→ **DATA SEGMENT**
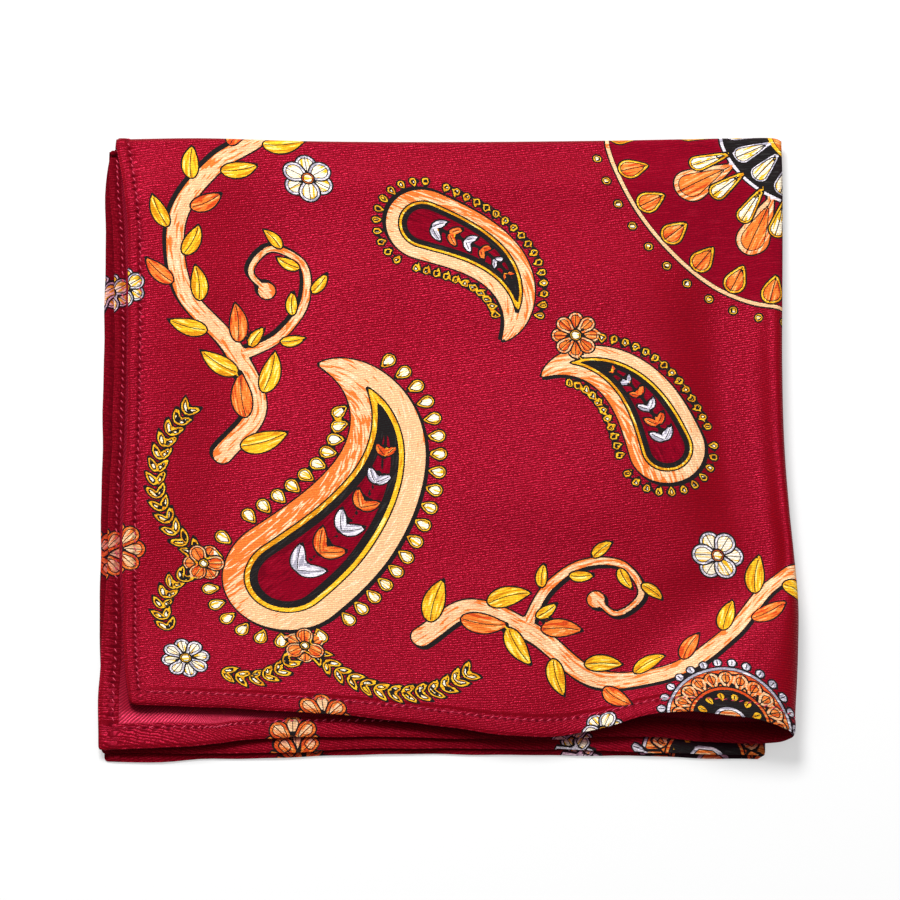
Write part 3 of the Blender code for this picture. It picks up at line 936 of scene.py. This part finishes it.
class Nodes:
    """Shorthand for building a material's nodes."""

    def __init__(self, name):
        self.material = bpy.data.materials.new(name)
        self.material.use_nodes = True
        self.tree = self.material.node_tree
        self.shader = self.tree.nodes["Principled BSDF"]

    def new(self, kind, **settings):
        node = self.tree.nodes.new(kind)
        for name, value in settings.items():
            setattr(node, name, value)
        return node

    def feed(self, sockets, *values):
        """Gives sockets, in turn, a colour, a number or what another node works out."""
        for socket, value in zip(sockets, values):
            value = getattr(value, "socket", value)
            if isinstance(value, bpy.types.NodeSocket):
                self.tree.links.new(value, socket)
            else:
                socket.default_value = value

    def shade(self, **values):
        """Sets the shader's sockets, each named with _ for its spaces."""
        for name, value in values.items():
            self.feed([self.shader.inputs[name.replace("_", " ")]], value)

    def math(self, operation, *values):
        node = self.new("ShaderNodeMath", operation=operation)
        self.feed(node.inputs, *values)
        return Value(self, node.outputs[0])

    def largest(self, first, *others):
        for other in others:
            first = self.math("MAXIMUM", first, other)
        return first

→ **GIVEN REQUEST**
Print, unaltered, every line from the beginning of the material down to the line with "for building a".

→ **EXERCISE SOLUTION**
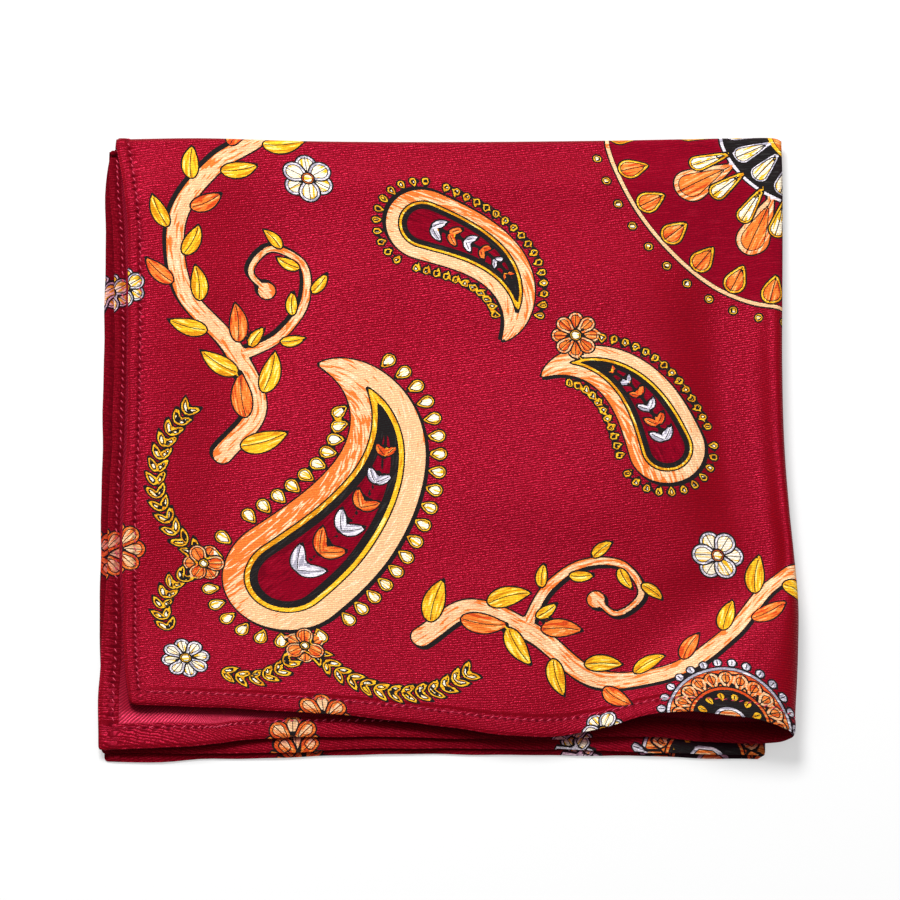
Write part 3 of the Blender code for this picture. It picks up at line 936 of scene.py. This part finishes it.
class Nodes:
    """Shorthand for building a material's nodes."""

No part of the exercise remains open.